Portuguese varies mainly between Brazilian Portuguese and European Portuguese. Both varieties have undergone significant and divergent developments in phonology and the grammar of their pronominal systems. Brazilian Portuguese is considerably more conservative in its phonology, but much less conservative in its grammar. The result is that communication between the two varieties of the language without previous exposure can be occasionally difficult, especially for a Brazilian attempting to understand a European. Because of the extensive and long-term influence of the Brazilian telenovelas, a Portuguese national has little problem in understanding the Brazilian accent and specific words.
Brazilian and European Portuguese currently have two distinct, albeit similar, spelling standards. A unified orthography for the two varieties (including a limited number of words with dual spelling) has been recently approved by the national legislatures of Brazil and Portugal and is now official; see Spelling reforms of Portuguese for additional details. Formal written standards remain grammatically close to each other, despite some minor syntactic differences.
African Portuguese is based on the European dialect, but has undergone its own phonetic and grammatical developments, sometimes reminiscent of spoken Brazilian.

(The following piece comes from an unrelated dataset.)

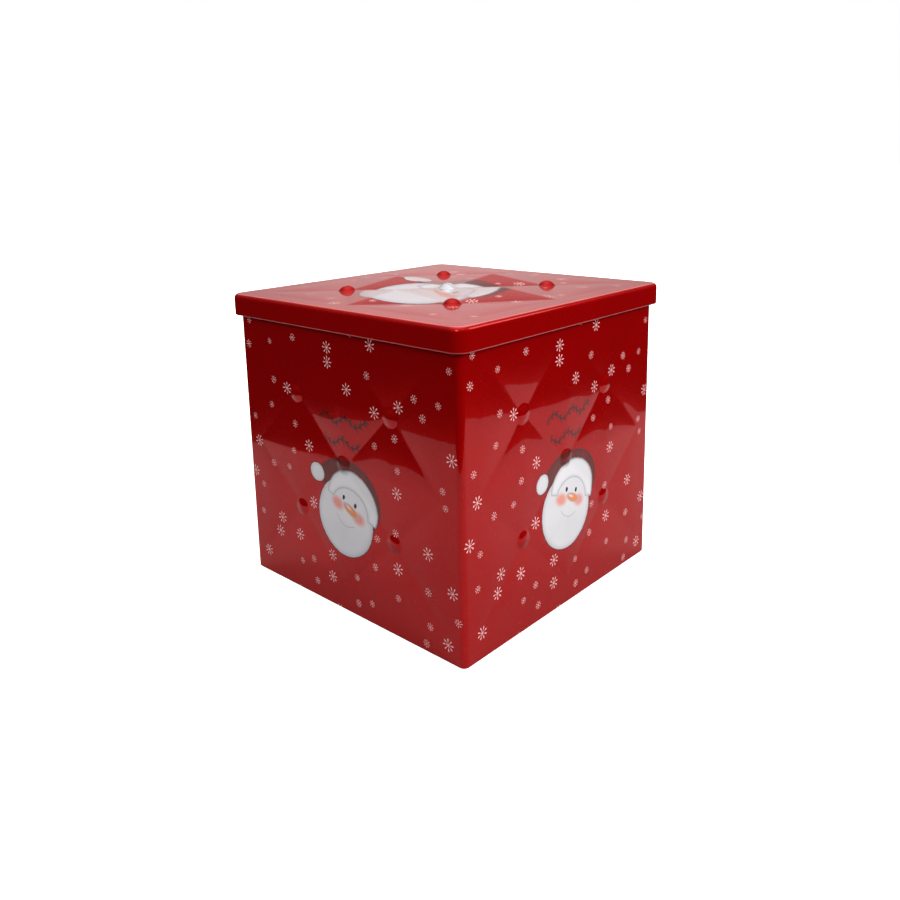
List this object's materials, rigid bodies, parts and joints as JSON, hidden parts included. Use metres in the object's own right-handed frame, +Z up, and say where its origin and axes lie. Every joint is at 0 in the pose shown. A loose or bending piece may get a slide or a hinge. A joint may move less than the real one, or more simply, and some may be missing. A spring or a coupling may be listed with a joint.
{
  "type": "cookie tin",
  "caption": "Square tinplate biscuit tin with tufted embossed sides and a lift-off lid with a rolled hem.",
  "frame": {"origin": "middle of the tin's square footprint, on the surface it stands on", "axes": "+Z up through the lid, +X and +Y square to two sides; -Y is a front side, the seam is at the back corner at -X +Y"},
  "size_m": [0.1652, 0.1652, 0.1605],
  "materials": {
    "printed_tinplate": "glossy red printed lacquer outside, bare tin inside",
    "plain_tinplate": "bright unprinted tinplate"
  },
  "bodies": {
    "tin": {"body_wall": "printed_tinplate", "base_plate": "plain_tinplate"},
    "lid": {"lid": "printed_tinplate"}
  },
  "joints": [
    {"name": "lid_lift", "type": "slide", "parent": "tin", "child": "lid", "axis": [0, 0, 1], "range_m": [0, 0.1]}
  ]
}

Galician is a special case. Originally the same language, it has lost almost all contact with Portuguese since the 14th century. Nowadays, a Galician standard has emerged which is still very close to European Portuguese. In pronunciation, however, each branch has gone very different ways, and as a result communication may be difficult at first. To a Galician speaker, Portuguese sounds like a kind of Galician with most vowels left out, whereas to a Portuguese speaker Galician may sometimes sound like Portuguese with a Spanish accent. The latter because most speakers of Galician in the cities have learned it as a second language after Spanish.